The Blend
Michael Creedon Combines Film And Digital

The Blend

Photos © 2002, Michael Creedon, All Rights Reserved

Why do it? Why join the technologies, film and digital, and go to work in the digital darkroom by scanning your 4x5 negatives into your computer?

Because you can. And because it's fun to experiment and to discover that even great images can be made better, can be adjusted and improved. And the final print can be an even greater achievement.

"The difference," says Michael Creedon, "is the ability to choose a variety of papers to print on. With digital, I've come to appreciate the textures of paper. Silver printing is just that--semigloss or matte paper and that was it; digital at the very least gives you a wider choice of paper and thus wider choice in the look of the print, both color and black and white. There's a visual tactility in the way the inks and the paper form the image."

Michael is, in a way, also a blend: fine-art photographer, digital imaging consultant, and photography teacher. The fine-art photography came first: he was an assistant instructor at the Friends of Photography workshops in Carmel, California, when Ansel Adams and Paul Caponigro were on the premises. Michael became involved in digital imaging in the mid-1990s and now consults at colleges, photographic conventions, and private workshops. He is also on the faculty of the San Francisco Art Institute, where he teaches both film-based and digital imaging techniques.
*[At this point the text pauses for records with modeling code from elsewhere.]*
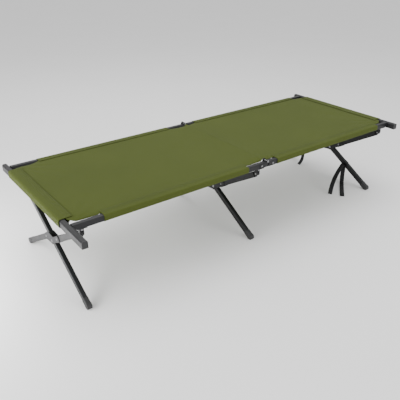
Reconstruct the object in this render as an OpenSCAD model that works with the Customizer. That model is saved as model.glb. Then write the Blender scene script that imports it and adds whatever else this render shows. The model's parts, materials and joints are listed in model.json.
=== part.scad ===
// Folding field bed: fabric stretched between hinged side rails on three X-shaped leg frames.
// X runs along the bed, Y across it, Z up. The front is -Y and the left end is -X.

/* [Bed] */
// Height of the top of the side rails above the floor
bed_height = 430; // [400:5:460]
// Distance between the centre lines of the side rails
rail_spacing = 660; // [620:10:700]
// Half of the length over the side rails
rail_reach = 950; // [940:5:1000]
// Where the rails fold, measured from the middle of the bed
fold_x = 20; // [10:5:40]
// Thickness of the bed fabric
cloth_t = 2.4; // [2:0.2:3]

/* [Tubes] */
// Depth of a side rail
rail_h = 25; // [24:1:28]
// Width of a side rail
rail_w = 22; // [20:1:24]
// Wall of every tube
wall = 1.5; // [1.2:0.1:2]
// Width of a leg tube, across the bed
leg_w = 28; // [26:1:30]
// Thickness of a leg tube, along the bed
leg_t = 20; // [18:1:20]

/* [End bars] */
// Width of an end bar
bar_w = 24; // [22:1:28]
// Depth of an end bar
bar_h = 30; // [28:1:34]
// Chamfer on the top edges of an end bar
bar_chamfer = 5; // [3:0.5:7]
// How far the left end bar runs past the front rail and the back rail
bar_left_past = [135, 42]; // [35:1:150]
// How far the right end bar runs past the front rail and the back rail
bar_right_past = [55, 45]; // [35:1:150]

/* [Leg frames] */
// Places of the left, middle and right leg frames along the bed
leg_x = [-910, -15, 920]; // [-925:1:925]
// Depth of the swing pins below the rails
swing_drop = 14; // [13:0.5:15]
// Depth of a leg's top pin below its swing pin
pin_drop = 21; // [21:0.5:24]
// Distance from a rail's centre line in to its leg pins
pin_inset = 18; // [17:0.5:20]
// Offset of the lower half of a two-piece leg from its upper half
leg_step = 27; // [27:0.5:30]

/* [Pins] */
// Radius of the hinge, swing and leg pins
pin_r = 3; // [2.5:0.1:3.5]
// Radial running clearance of a pin in its bore
run_gap = 0.06; // [0.04:0.01:0.1]
// Radius of the rivets that hold plates to tubes
rivet_r = 2.5; // [2:0.1:3]

/* [Hidden] */
$fn = 32;

FRONT = -1;
BACK = 1;
LEFT = 0;
MIDDLE = 1;
RIGHT = 2;

// The end bars stick out further at the front, so the rails sit off the centre of the whole bed.
mid_y = (max(bar_left_past[0], bar_right_past[0]) - max(bar_left_past[1], bar_right_past[1])) / 2;
rail_y = rail_spacing / 2;
rail_z = bed_height - rail_h;
bar_z = bed_height - bar_h;
touch = 0.01;
fit_gap = 0.3;
tube_r = 3;
tube_r_in = 1.5;
head_h = 2;

// Leg frame, seen along X: both legs pass through the crossing point half way down.
pin_y = rail_y - pin_inset;
swing_z = rail_z - swing_drop;
pin_z = swing_z - pin_drop;
cross_z = pin_z / 2;
slope = atan2(pin_z - cross_z, pin_y);
leg_half = norm([pin_y, pin_z - cross_z]);
foot_wall = 1;
foot_r = leg_w / 2 + foot_wall;
foot_z = 12;
foot_len = 34;
foot_corner = 3.5;
front_foot_at = -(cross_z - foot_z) / sin(slope);
back_foot_at = (cross_z - foot_z + leg_step * cos(slope)) / sin(slope);
tongue_r = 10;
tongue_t = 12;
tongue_len = 14;
insert_len = 8;
upper_start = 57;
lower_start = 44;
cross_r = 4;
plate_t = 2.5;
plate_x = leg_t / 2 + 0.4;
saddle_rivets = [[-72, 0], [60, leg_step]];
saddle_arm = 14;
saddle_r = 17;
saddle_tip = [-86, 62];
web_gap = 0.1;
rivet_head_r = 5;
cross_head_r = 7;

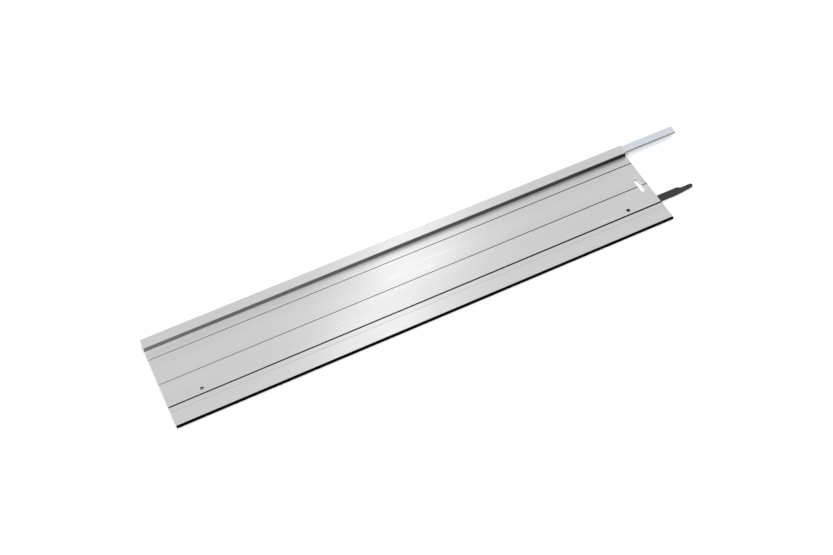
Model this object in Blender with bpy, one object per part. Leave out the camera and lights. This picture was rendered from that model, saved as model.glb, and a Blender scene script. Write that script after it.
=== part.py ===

What Michael does isn't alchemy; it's refinement and control. He starts with a level of excellence--images with texture, tonality, and subtlety. "And then I can clean up the 4x5 negatives, do some digital dodging and burning, adjust the curves and levels and then print them out on digital printers."

Tools And Materials
The black and white images you see here, which were taken with an Ikeda 4x5 camera on Ilford FP4 film, are just part of the story; Michael is just as experienced and skilled with color.

His negatives are scanned on an Epson 1640 flat-bed scanner. For his color printing, he uses a number of Epson Stylus Pro printers at home and at the Art Institute, including the 9600, 9000, 7600, and the Stylus Color 3000 and 1160. For black and white, his prints are made with the 3000 and 1160. Lately, he's been using Hahnemuhle fine-art papers for his prints.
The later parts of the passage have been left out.